Tricky questions for Nicola Sturgeon

Nicola Sturgeon
Image caption Nicola Sturgeon faced some tricky questions at her weekly question session

It was, for the first minister, a particularly tricky question. Her policy position meant that she was not minded to say Yes. However, it was difficult in the circumstances to say No.

Then again, the issue itself placed governmental quandaries decidedly in context. We are talking about historical allegations of abuse suffered by young football players at the hands of coaches whom they had trusted.

By contrast with the misery suffered by these youngsters, the complexities of government and political life are minor matters.

To be fair, this was entirely acknowledged in the tone adopted by our parliamentarians. They were serious, empathetic and focused.

Starting with Labour's Kezia Dugdale. There is already an inquiry under way into child abuse suffered by youngsters in care. That is scheduled to last four years.

Ms Dugdale argued with vigour and contained passion that the inquiry's scope should be extended to include the most recent allegations. Otherwise, she asserted, justice would not be fully served.

Nicola Sturgeon rose slowly and with deliberation. She expressed sympathy for victims, saying the allegations which are steadily emerging via the BBC and the newspapers "sicken all of us". She stressed that all claims would be investigated.

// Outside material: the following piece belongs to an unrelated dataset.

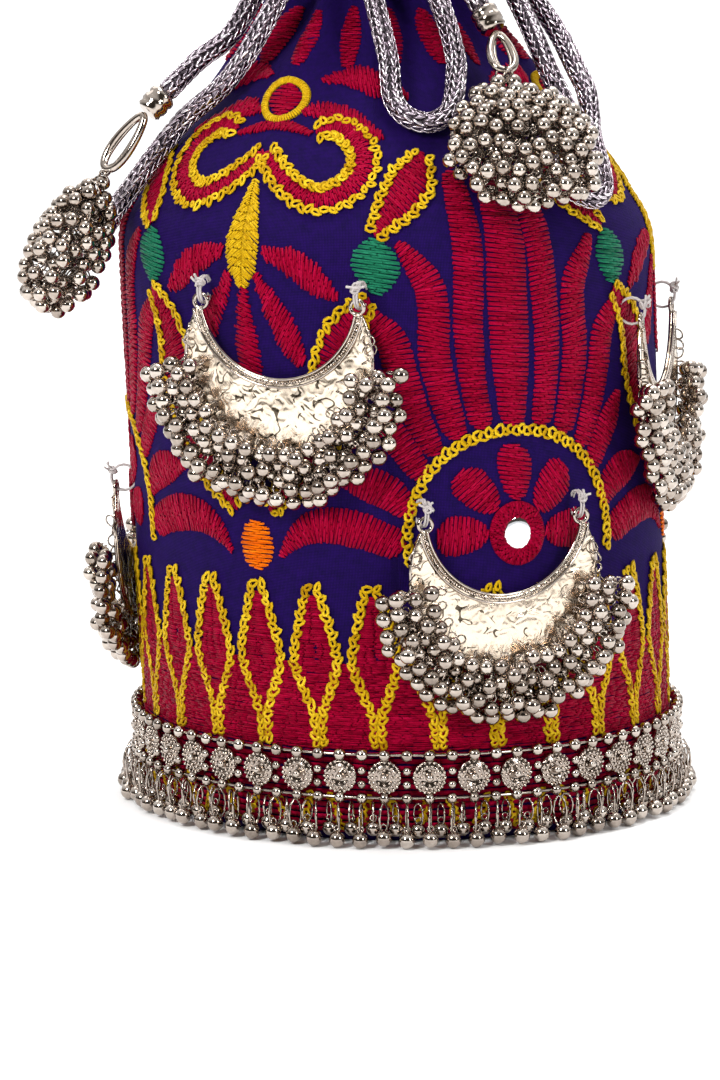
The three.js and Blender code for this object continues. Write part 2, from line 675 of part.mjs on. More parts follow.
// A round medallion with its back at the origin, domed to a boss at the front
function medallion() {
  const profile = [
    new THREE.Vector2(0, 0),
    new THREE.Vector2(MEDALLION_RADIUS, 0),
    new THREE.Vector2(MEDALLION_RADIUS, MEDALLION_THICKNESS),
    new THREE.Vector2(0, MEDALLION_THICKNESS + MEDALLION_BOSS),
  ];
  return new THREE.LatheGeometry(profile, MEDALLION_SIDES).rotateX(Math.PI);
}

// Medallions sit against the wall between two rails, and drops hang from the lower rail
function footTrim() {
  const medallionHeight = (TOP_RAIL_HEIGHT + LOW_RAIL_HEIGHT) / 2;
  const wallRadius = wallAt(TOP_RAIL_HEIGHT).radius + SEAT_GAP;
  const railRadius = wallRadius + RAIL_STAND_OFF;
  const pieces = [ringRail(railRadius, TOP_RAIL_HEIGHT), ringRail(railRadius, LOW_RAIL_HEIGHT)];
  for (let i = 0; i < MEDALLION_COUNT; i += 1) {
    const angle = ((i + 0.5) * 360) / MEDALLION_COUNT;
    pieces.push(standingRound(medallion(), angle, wallRadius, medallionHeight));
  }
  for (let i = 0; i < DROP_COUNT; i += 1) {
    const angle = ((i + 0.5) * 360) / DROP_COUNT;
    const drop = hangingBall(
      new THREE.Vector3(0, 0, LOW_RAIL_HEIGHT - DROP_RADIUS), new THREE.Vector3(0, 0, 0), DROP_RADIUS, 3);
    pieces.push(standingRound(drop, angle, railRadius, DROP_RADIUS));
  }
  return toGeometry(joined(pieces));
}

// Cords and tassels

function cordPath(name) {
  return new THREE.CatmullRomCurve3(CORD_ROUTES[name].map((point) => new THREE.Vector3(...point)));
}

function addCords() {
  for (const name of Object.keys(CORD_ROUTES)) {
    const path = cordPath(name);
    const steps = Math.max(3, Math.ceil(path.getLength() / CORD_STEP));
    addPiece(name, tubeAlong(path, CORD_DIAMETER / 2, CORD_SIDES, steps), SILVER_CORD);
  }
}

// A closed wire link, longer than wide, hanging down local -Z from the origin
function bailLink(length) {
  const rings = [];
  for (let i = 0; i < BAIL_STEPS; i += 1) {
    const turn = (i / BAIL_STEPS) * 2 * Math.PI;
    const middle = new THREE.Vector3(
      BAIL_HALF_WIDTH * Math.sin(turn), 0, -length / 2 + (length / 2) * Math.cos(turn));
    const outward = new THREE.Vector3(Math.sin(turn), 0, Math.cos(turn));
    const corner = (out, side) => middle.clone().addScaledVector(outward, out * BAIL_WIRE)
      .add(new THREE.Vector3(0, side * BAIL_WIRE, 0));
    rings.push([corner(-1, 0), corner(0, -1), corner(1, 0), corner(0, 1)]);
  }
  return skinned(rings, true);
}

// A bunch of balls on a core of wire rings, hanging down local -Z
function ballBunch(size) {
  const core = new THREE.SphereGeometry(1, 8, 5);
  const [halfWidth, halfDepth, halfLength] = [size.width / 2, size.depth / 2, size.length / 2];
  core.scale(halfWidth - BUNCH_CORE_INSET, halfDepth - BUNCH_CORE_INSET, halfLength - BUNCH_CORE_INSET);
  const solids = [toSolid(core)];
  const spin = Math.PI * (3 - Math.sqrt(5));
  for (let i = 0; i < BUNCH_BALLS; i += 1) {
    const up = 1 - (2 * i) / (BUNCH_BALLS - 1);
    const round = Math.sqrt(1 - up * up);
    const ball = new THREE.OctahedronGeometry(BUNCH_BALL_RADIUS);
    const place = new THREE.Vector3(
      round * Math.cos(i * spin) * (halfWidth - BUNCH_BALL_RADIUS),
      round * Math.sin(i * spin) * (halfDepth - BUNCH_BALL_RADIUS),
      up * (halfLength - BUNCH_BALL_RADIUS));
    solids.push(toSolid(ball.translate(place.x, place.y, place.z)));
  }
  return toGeometry(solids.reduce((whole, solid) => whole.add(solid)));
}

function addTassels() {
  for (const [side, size] of Object.entries(TASSELS)) {
    const path = cordPath(size.cord);
    const end = path.getPointAt(1);
    const along = path.getTangentAt(1);
    const crimpEnd = end.clone().addScaledVector(along, CRIMP_LENGTH + SEAT_GAP);
    const crimpStart = end.clone().addScaledVector(along, SEAT_GAP);
    const crimp = tubeAlong(new THREE.LineCurve3(crimpStart, crimpEnd), CRIMP_RADIUS, CRIMP_SIDES, 1);
    addPiece(`crimp_${side}`, crimp, SILVER_METAL);

    const tassel = new THREE.Group();
    tassel.name = `tassel_${side}`;
    const top = crimpEnd.clone().addScaledVector(along, SEAT_GAP + BAIL_WIRE);
    const heading = degToRad(size.heading);
    tassel.position.copy(top);
    tassel.rotation.set(-degToRad(size.swing), 0, heading, 'ZYX');
    bag.add(tassel);
    addPiece(`bail_${side}`, bailLink(size.bail), SILVER_METAL, tassel);
    const bunch = addPiece(`ball_bunch_${side}`, ballBunch(size), SILVER_METAL, tassel);
    const hang = degToRad(size.hang - size.swing);
    const below = new THREE.Vector3(0, 0, -(BAIL_WIRE + SEAT_GAP + size.length / 2));
    bunch.rotation.x = -hang;
    bunch.position.copy(below.applyAxisAngle(new THREE.Vector3(1, 0, 0), -hang)).z -= size.bail;
  }
}

addPiece('outer_shell', outerShell(), INDIGO_CLOTH);
addPiece('lining', liningCup(), LINING_CLOTH);
addPiece('base_disc', baseDisc(), INDIGO_CLOTH);
addEmbroidery();
addCrescents();
addPiece('foot_trim', footTrim(), SILVER_METAL);
addCords();
addTassels();

export default bag;
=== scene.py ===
import bpy
import json
import math
import numpy as np
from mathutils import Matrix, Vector


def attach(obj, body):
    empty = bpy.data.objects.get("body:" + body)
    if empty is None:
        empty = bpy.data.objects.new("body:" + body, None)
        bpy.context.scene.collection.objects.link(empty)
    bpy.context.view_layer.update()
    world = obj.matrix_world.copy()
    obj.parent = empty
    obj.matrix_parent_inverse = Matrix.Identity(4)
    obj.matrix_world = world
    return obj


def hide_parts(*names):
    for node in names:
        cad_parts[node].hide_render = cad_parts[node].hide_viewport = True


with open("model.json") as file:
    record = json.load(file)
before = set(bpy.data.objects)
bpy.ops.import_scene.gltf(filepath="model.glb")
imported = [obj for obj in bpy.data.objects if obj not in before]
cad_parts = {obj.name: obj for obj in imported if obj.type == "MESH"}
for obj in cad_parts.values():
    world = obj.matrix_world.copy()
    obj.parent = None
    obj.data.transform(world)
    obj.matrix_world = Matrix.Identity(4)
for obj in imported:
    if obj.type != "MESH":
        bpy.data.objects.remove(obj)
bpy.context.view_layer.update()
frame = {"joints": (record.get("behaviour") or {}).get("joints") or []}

# Everything below is worked out in millimetres and degrees. Meshes are made in metres.
METRE = 0.001
UP = np.array([0, 0, 1.0])
SEED = 7

# Wall of the bag, as in the part
BODY_RADIUS = 76.0
FOOT_RADIUS = 73.0
WALL_FOOT = 1.5
SHOULDER_HEIGHT = 150.0
NECK_HEIGHT = 233.0
NECK_RADIUS = 25.0
FRILL_HEIGHT = 28.0
FRILL_RADIUS = 41.0
CLOTH_THICKNESS = 1.1
LEAN_START = 25.0
LEAN_SLOPE = 0.0446
FOLD_COUNT = 12
FOLD_RISE = 38.0
NECK_FOLD_DEPTH = 3.0
FRILL_FOLD_DEPTH = 4.4
FOOT_BEND_INSET = 0.8
FOOT_BEND_HEIGHT = 12.0
STRAIGHT_SHARES = (0.4, 0.73)
SHOULDER_SHAPE = (
    (0, 0), (0.02, 0.18), (0.13, 0.31), (0.28, 0.45), (0.49, 0.6), (0.72, 0.77), (0.91, 0.91), (1, 1))
FRILL_SHAPE = ((0.03, 0.3), (0.4, 0.6), (1, 1))
FRILL_FULLNESS = 1.2
WRINKLE_START = 160.0
WRINKLE_DEPTH = 0.7
BASE_THICKNESS = 3.0
LINING_THICKNESS = 0.9
LINING_GAP = 0.65
LINING_ROW = 6.0

# Embroidery, as angles round the wall and levels up it
REPEAT_COUNT = 3
LOTUS_ANGLE = 30.0
OGEE_ANGLE = -30.0
ANGLE_DRIFT = 2.6
ANGLE_WAVE = 3.8
PITCH = 0.65
THREAD_RADIUS = 0.35
LONG_STITCH = 4.5
ROUND_SHARE = 0.4
CHAIN_PITCH = 1.75
CHAIN_LENGTH = 2.7
CHAIN_WIDTH = 1.45
CHAIN_THREAD = 0.5
CHAIN_SWAY = 0.75
CHAIN_STEP = 0.4
HEM_POINTS = 27
HEM_FOOT = 4.0
HEM_BOTTOM = 27.0
HEM_JOIN = 36.0
HEM_TOUCH = 50.5
HEM_PEAK = 72.5
HEM_PITCH = 0.6
HEM_STITCH = 7.0
LOTUS_LEVEL = 86.0
COLLAR_RADIUS = 8.8
MIRROR_RADIUS = 4.0
GREEN_LEVELS = (152.0, 167.0)
ORANGE_LEVELS = (75.5, 89.0)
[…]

At which point, Ms Sturgeon and Ms Dugdale diverged. Cautiously and with precisely chosen words, the first minister outlined why she did not feel that expanding the current inquiry would be sensible.

Image caption Kezia Dugdale asked the first minister to expand the remit of the Scottish child abuse inquiry

Firstly, she argued that the immediate investigation and pursuit of the football-related allegations properly lay with the police and then, potentially, with the prosecuting authorities.

Secondly, extending the current remit would risk substantial delays for the existing inquiry. Its work might well become "unwieldy". This would not assist those who were awaiting the outcome.

Thirdly, she noted that while there were some who already wanted the remit broadened, there were others who argued strongly that it should remain tightly focused.

Fourthly, she said that the inquiry had a specific task: to examine incidents of abuse in or associated with institutional care, where those in charge of the youngsters were acting in loco parentis.

However, she appeared to indicate that there could be a change in future with regard to the football claims. If and when criminal investigations were exhausted, it might be that there were broader issues to be examined.

In parliamentary terms, these were powerful and valid exchanges. An important, topical concern, sensibly and legitimately raised by an opposition leader. A detailed, thorough response from the first minister?

Will everyone be content? By definition, not. Universal contentment is not given to us in a troubled world. One can but hope that those who have suffered can be helped to find peace.

As to the remainder of First Minister's Questions, it was dominated largely by the Pisa report on Scottish education, issued earlier this week. Remember? Woeful performance. Slipping down the league tables. Yes, that one.

Image caption Willie Rennie and Ruth Davidson both questioned the first minister about school performance

Both Ruth Davidson for the Tories and Willie Rennie for the Liberal Democrats were effective in pursuing the FM.

Ms Sturgeon had a strategy ready. It was hands up surrender. The results were simply not good enough. They must be improved.

Her only attempted caveat was to say that the Pisa figures were based on tests conducted in March 2015, nearly two years ago - and that remedial measures had been put in place since.

But Ms Davidson and, later, Mr Rennie cited examples of previous education ministers insisting that progress was in place. Given that, they were less than inclined to credit the FM.

Ms Sturgeon did contrive to counter the Tory leader on one point. Ms Davidson said she was now placing the Curriculum for Excellence "on probation", suggesting its introduction might be responsible for continuing decline.

The FM noted this was in direct contrast to comments made by Liz Smith, the Tory education spokesperson, just a few days ago.

To repeat, though, these opposition attacks were generally potent and well-aimed. Ms Sturgeon - and Scotland - must simply hope that the latest remedies work in Scotland's schools.

Image caption Alex Johnstone was a list MSP for North East Scotland from the first session of the Scottish Parliament

Tributes were paid in the chamber to Alex Johnstone, who has died. The warmth of the comments matched the warmth and humour of the man - especially when those comments came from those who cheerfully conceded that they had not agreed with a scintilla of his politics.

May I simply add my sympathy to his family? Alex was a big figure at Holyrood in every way. He will be greatly missed.